What to work on —
Reproduce verbatim the lines up to and including the one with "into the instrument.", starting from the first.

Collected material —
Begin
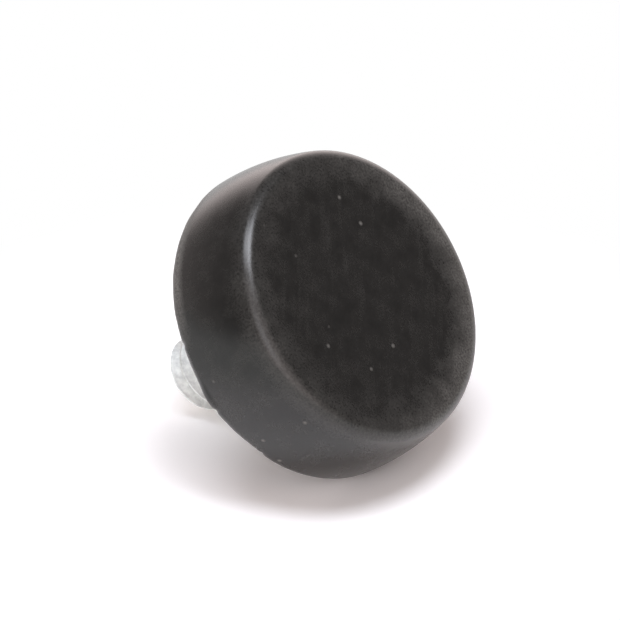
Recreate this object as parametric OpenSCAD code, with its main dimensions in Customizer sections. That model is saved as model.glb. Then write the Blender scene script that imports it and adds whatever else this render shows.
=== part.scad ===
// Moulded rubber foot with a threaded stud, as screwed under a bench instrument.
// It stands on its floor face at z = 0, and the stud points up, +Z, into the instrument.

/* [Rubber body] */
// Height of the rubber, from the floor face to the mounting face
body_height = 8.5; // [8:0.1:12]
// Diameter across the rounded back edge
back_diameter = 25.4; // [25:0.1:32]
// Radius of the rounding at the back edge
back_rounding = 1; // [0.6:0.05:1.4]
// Radius of the side's outward bow, seen in section
side_arc = 22; // [20:0.5:60]
// Diameter of the flat floor face, inside its rounding
flat_diameter = 21.7; // [19:0.1:22.4]
// Radius of the rounding between the floor face and the side
face_rounding = 1.15; // [0.6:0.05:1.8]

/* [Relief round the stud] */
// Diameter of the shallow relief in the mounting face
relief_diameter = 9.5; // [8:0.1:11]
// Depth of the relief
relief_depth = 0.4; // [0.2:0.05:0.8]

/* [Stud] */
// Outside diameter of the thread (1/4-20 UNC)
thread_diameter = 6.35; // [6:0.05:6.35]
// Length of stud that stands out from the mounting face
stud_length = 12.2; // [10:0.1:25.4]
// Length of shank between the head and the mounting face
buried_length = 3.2; // [2:0.1:3.4]
// Chamfer on the stud's end
tip_chamfer = 0.6; // [0.3:0.05:1]
// Diameter of the plain neck under the head, which the thread is rolled from
neck_diameter = 5.5; // [5:0.05:5.8]

/* [Stud head, inside the rubber] */
// Width of the hexagon across its flats
head_across_flats = 11.1; // [9.5:0.1:12]
// Thickness of the head
head_height = 3.2; // [2:0.1:3.2]
// Angle of the chamfer that turns the head's corners off
head_chamfer_angle = 30; // [20:1:40]

/* [Hidden] */

$fn = 96;
hexagon = 6;
// Lets one cut pass clean through a face
past = 1;

// Each rounding swells past the curve it meets by a hair, so that the two cross in a
// clean edge.
swell = 0.001;

flat_radius = flat_diameter / 2;
back_radius = back_diameter / 2;

rounding_centre = [flat_radius, face_rounding];
back_centre = [back_radius - back_rounding, body_height - back_rounding];

// The side is one arc that both roundings touch from inside.
face_reach = side_arc - face_rounding + swell;
back_reach = side_arc - back_rounding + swell;
apart = norm(back_centre - rounding_centre);
up_side = (back_centre - rounding_centre) / apart;
inward = [-up_side[1], up_side[0]];
along = (pow(face_reach, 2) - pow(back_reach, 2) + pow(apart, 2)) / (2 * apart);
side_centre = rounding_centre + along * up_side + sqrt(pow(face_reach, 2) - pow(along, 2)) * inward;
rounding_end = side_centre + (rounding_centre - side_centre) * side_arc / face_reach;
back_start = side_centre + (back_centre - side_centre) * side_arc / back_reach;

head_top_z = body_height - buried_length;
head_bottom_z = head_top_z - head_height;
head_corner_radius = head_across_flats / 2 / cos(180 / hexagon);
tip_z = body_height + stud_length;
relief_z = body_height - relief_depth;

// Half section of the drum: a core whose slanted edges are chords of its curves, and the
// curves themselves from the floor face up to the back
module drum_section() {
    polygon([
        [0, 0],
        [flat_radius, 0],
        rounding_end,
        back_start,
        [back_centre[0], body_height],
        [0, body_height]
    ]);
    translate(rounding_centre) circle(face_rounding);
    intersection() {
        translate(side_centre) circle(side_arc, $fn = 2 * $fn);
        translate([flat_radius, rounding_end[1]])
            square([back_radius, back_start[1] - rounding_end[1]]);
    }
    translate(back_centre) circle(back_rounding);
}

// Hexagon head, its lower corners turned off at an angle as on a cold-headed bolt
module head() {
    turned_radius = head_across_flats / 2;
    turned_height = (head_corner_radius + past - turned_radius) * tan(head_chamfer_angle);
    intersection() {
        translate([0, 0, head_bottom_z])
            cylinder(h = head_height, r = head_corner_radius, $fn = hexagon);
        union() {
            translate([0, 0, head_bottom_z])
                cylinder(h = turned_height, r1 = turned_radius, r2 = head_corner_radius + past);
            translate([0, 0, head_bottom_z + turned_height])
                cylinder(h = head_height, r = head_corner_radius + past);
        }
    }
}

// The head and neck that the rubber is moulded round
module buried_bolt() {
    head();
    translate([0, 0, head_top_z])
        cylinder(h = relief_z - head_top_z, d = neck_diameter);
}

module rubber_body() {
    color("#2d2c2b") difference() {
        rotate_extrude() drum_section();
        buried_bolt();
        translate([0, 0, relief_z]) cylinder(h = relief_depth + past, d = relief_diameter);
    }
}

module stud() {
    color("#c3c7c9") {
        buried_bolt();
        translate([0, 0, relief_z])
            cylinder(h = tip_z - tip_chamfer - relief_z, d = thread_diameter);
        translate([0, 0, tip_z - tip_chamfer])
            cylinder(h = tip_chamfer, d1 = thread_diameter, d2 = thread_diameter - 2 * tip_chamfer);
    }
}

rubber_body();
stud();
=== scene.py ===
import math

import bmesh
import bpy
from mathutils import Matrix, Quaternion, Vector, noise


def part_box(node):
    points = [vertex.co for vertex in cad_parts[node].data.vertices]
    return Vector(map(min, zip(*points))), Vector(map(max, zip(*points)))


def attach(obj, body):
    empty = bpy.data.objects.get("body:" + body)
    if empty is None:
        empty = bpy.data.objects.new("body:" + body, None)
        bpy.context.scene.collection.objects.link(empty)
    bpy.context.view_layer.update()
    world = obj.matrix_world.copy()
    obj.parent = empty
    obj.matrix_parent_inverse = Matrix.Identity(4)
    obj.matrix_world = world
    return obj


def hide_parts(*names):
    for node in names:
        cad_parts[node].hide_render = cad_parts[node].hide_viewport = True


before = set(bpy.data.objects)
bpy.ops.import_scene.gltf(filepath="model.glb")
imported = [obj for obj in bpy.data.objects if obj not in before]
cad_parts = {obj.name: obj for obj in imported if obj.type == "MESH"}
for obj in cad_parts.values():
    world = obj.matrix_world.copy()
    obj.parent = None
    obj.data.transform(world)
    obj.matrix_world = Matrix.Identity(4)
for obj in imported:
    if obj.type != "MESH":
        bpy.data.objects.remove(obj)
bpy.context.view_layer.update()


# ------------------------------------------------------------------------------ stud
# A steel bolt, cold-headed to a hexagon that the rubber grips. Its thread, 1/4 inch with 20 turns
# to the inch, is rolled, and leaves the end cupped. It is zinc plated before moulding.
mm = 0.001
columns = 144
thread_radius = 3.175
thread_pitch = 25.4 / 20
thread_start = 8.1
stud_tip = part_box("stud")[1].z / mm
tip_chamfer = 0.6
neck_radius = 2.75
weld_distance = 0.0002
head_bottom = 2.1
head_top = 5.3
head_half_flats = 5.55
head_chamfer = math.radians(30)
cup_radius = 2.1
cup_depth = 0.25

# A 60 degree thread over one pitch, as shares of the pitch from the middle of the crest. Its rows
# follow the crest, the flank and the root, and then the same way back.
crest_edge = 1 / 16
root_edge = 0.41
flank_slope = 1 / math.tan(math.radians(30))
thread_depth = (root_edge - crest_edge) * thread_pitch * flank_slope
thread_rows = [0, crest_edge, 0.15, 0.237, 0.324, root_edge, 0.45, 0.5]
thread_rows += [1 - share for share in thread_rows[-2:0:-1]]


def sheet_of_rings(mesh, rings, columns, climb=0):
    """Joins rings of points along Z into a sheet of quads. A ring is a function that gives its
    radius and height, in mm, at an angle. Each turn of a helix climbs by that many rings."""
    rows = []
    for ring in rings:
        row = []
        for column in range(columns):
            angle = math.tau * column / columns
            radius, height = ring(angle)
            point = Vector((radius * math.cos(angle), radius * math.sin(angle), height)) * mm
            row.append(mesh.verts.new(point))
        rows.append(row)
    for low in range(len(rings) - 1):
        for left in range(columns - 1):
            right = left + 1
            mesh.faces.new(
                (rows[low][left], rows[low][right], rows[low + 1][right], rows[low + 1][left])
            )
        if low + climb + 1 < len(rings):
            first, last = rows[low + climb][0], rows[low][-1]
            mesh.faces.new((last, first, rows[low + climb + 1][0], rows[low + 1][-1]))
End
Expected answer —
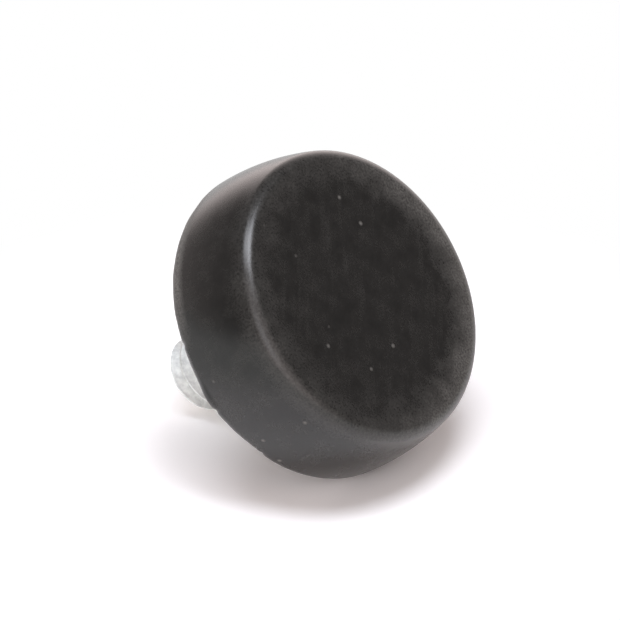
Recreate this object as parametric OpenSCAD code, with its main dimensions in Customizer sections. That model is saved as model.glb. Then write the Blender scene script that imports it and adds whatever else this render shows.
=== part.scad ===
// Moulded rubber foot with a threaded stud, as screwed under a bench instrument.
// It stands on its floor face at z = 0, and the stud points up, +Z, into the instrument.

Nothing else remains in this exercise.